• **EXERCISE DESCRIPTION**
Write out the whole listing again, exactly.

• **SOURCE EXCERPT**
==============================

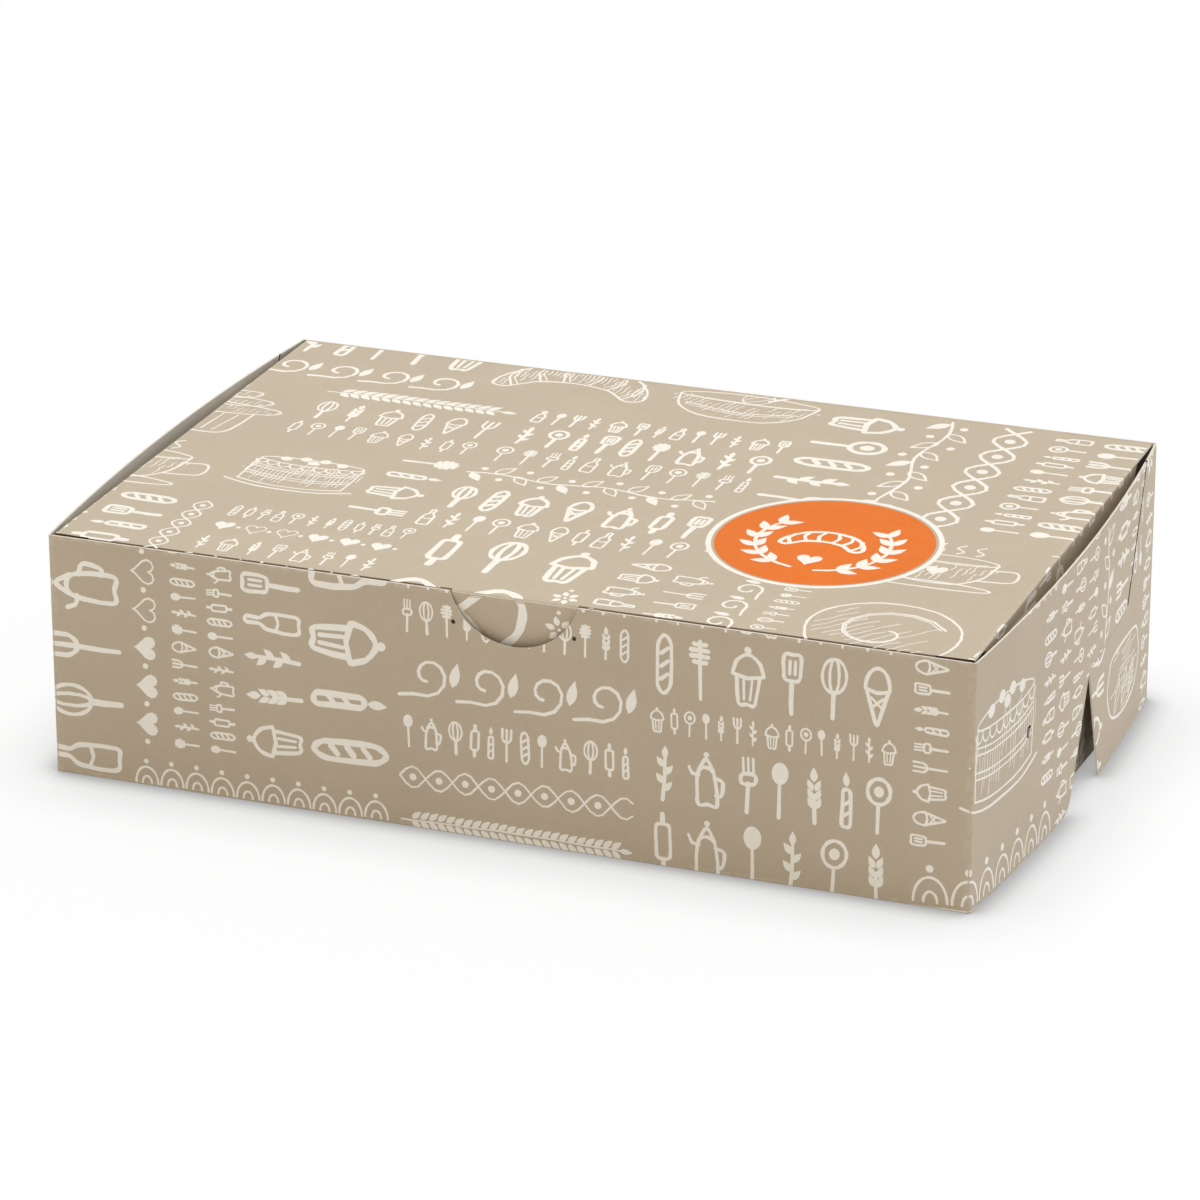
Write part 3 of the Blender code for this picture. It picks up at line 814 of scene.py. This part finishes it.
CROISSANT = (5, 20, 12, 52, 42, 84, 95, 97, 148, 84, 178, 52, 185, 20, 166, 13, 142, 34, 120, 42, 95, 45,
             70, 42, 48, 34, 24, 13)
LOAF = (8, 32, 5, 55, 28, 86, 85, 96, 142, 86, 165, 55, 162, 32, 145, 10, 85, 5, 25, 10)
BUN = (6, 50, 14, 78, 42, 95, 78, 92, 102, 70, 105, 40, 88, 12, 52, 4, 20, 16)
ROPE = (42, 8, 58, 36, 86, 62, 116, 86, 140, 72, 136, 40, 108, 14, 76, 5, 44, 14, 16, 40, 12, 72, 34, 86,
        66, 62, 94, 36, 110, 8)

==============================

• **COMPLETE ANSWER**
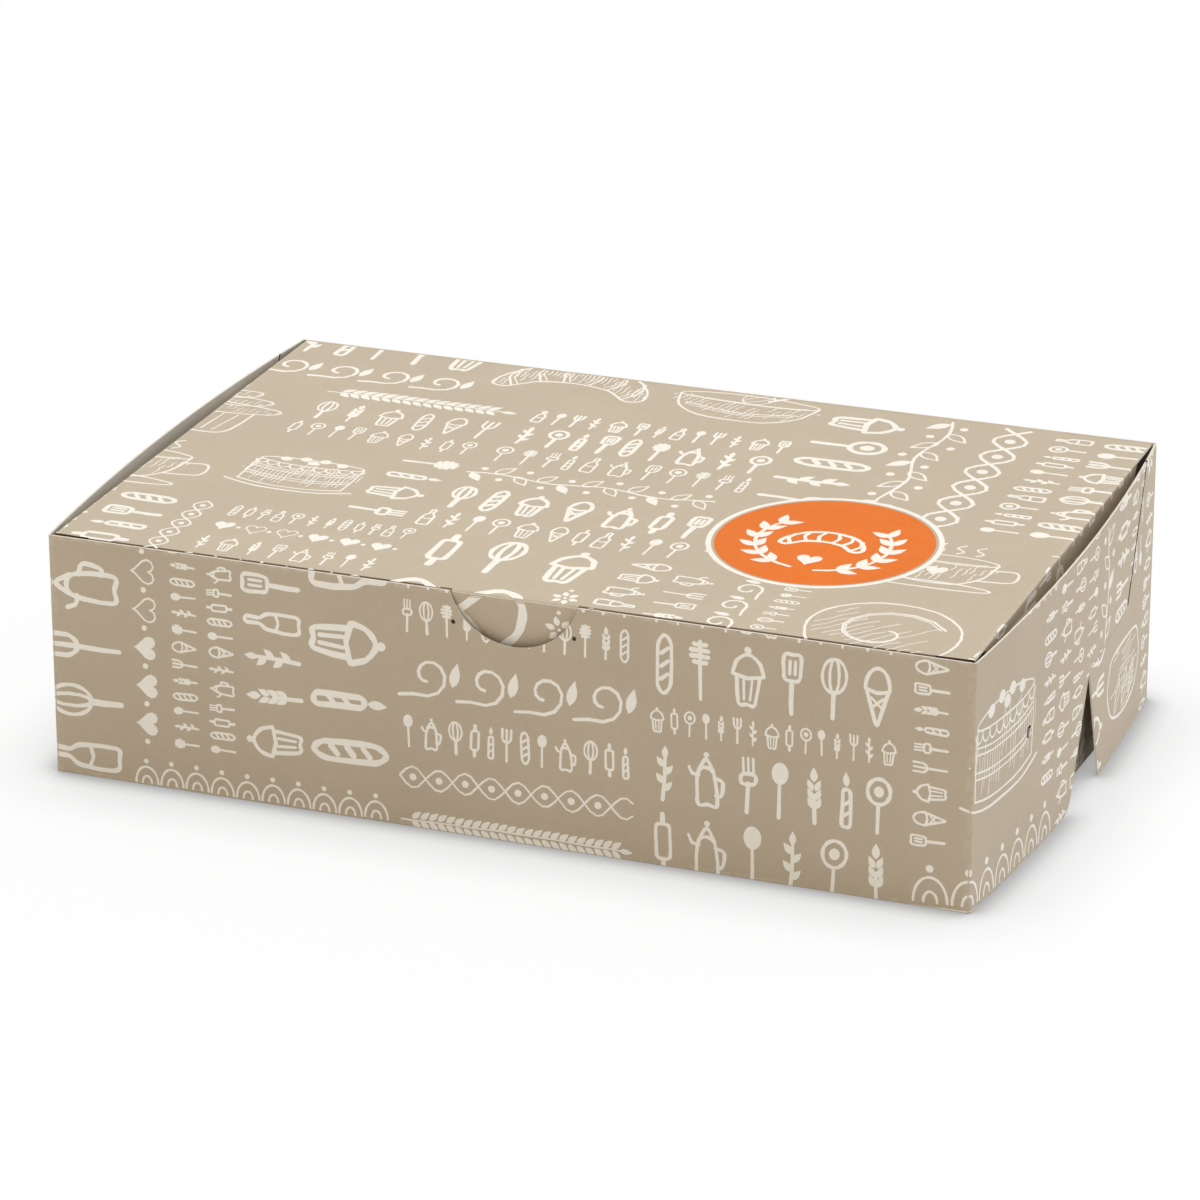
Write part 3 of the Blender code for this picture. It picks up at line 814 of scene.py. This part finishes it.
CROISSANT = (5, 20, 12, 52, 42, 84, 95, 97, 148, 84, 178, 52, 185, 20, 166, 13, 142, 34, 120, 42, 95, 45,
             70, 42, 48, 34, 24, 13)
LOAF = (8, 32, 5, 55, 28, 86, 85, 96, 142, 86, 165, 55, 162, 32, 145, 10, 85, 5, 25, 10)
BUN = (6, 50, 14, 78, 42, 95, 78, 92, 102, 70, 105, 40, 88, 12, 52, 4, 20, 16)
ROPE = (42, 8, 58, 36, 86, 62, 116, 86, 140, 72, 136, 40, 108, 14, 76, 5, 44, 14, 16, 40, 12, 72, 34, 86,
        66, 62, 94, 36, 110, 8)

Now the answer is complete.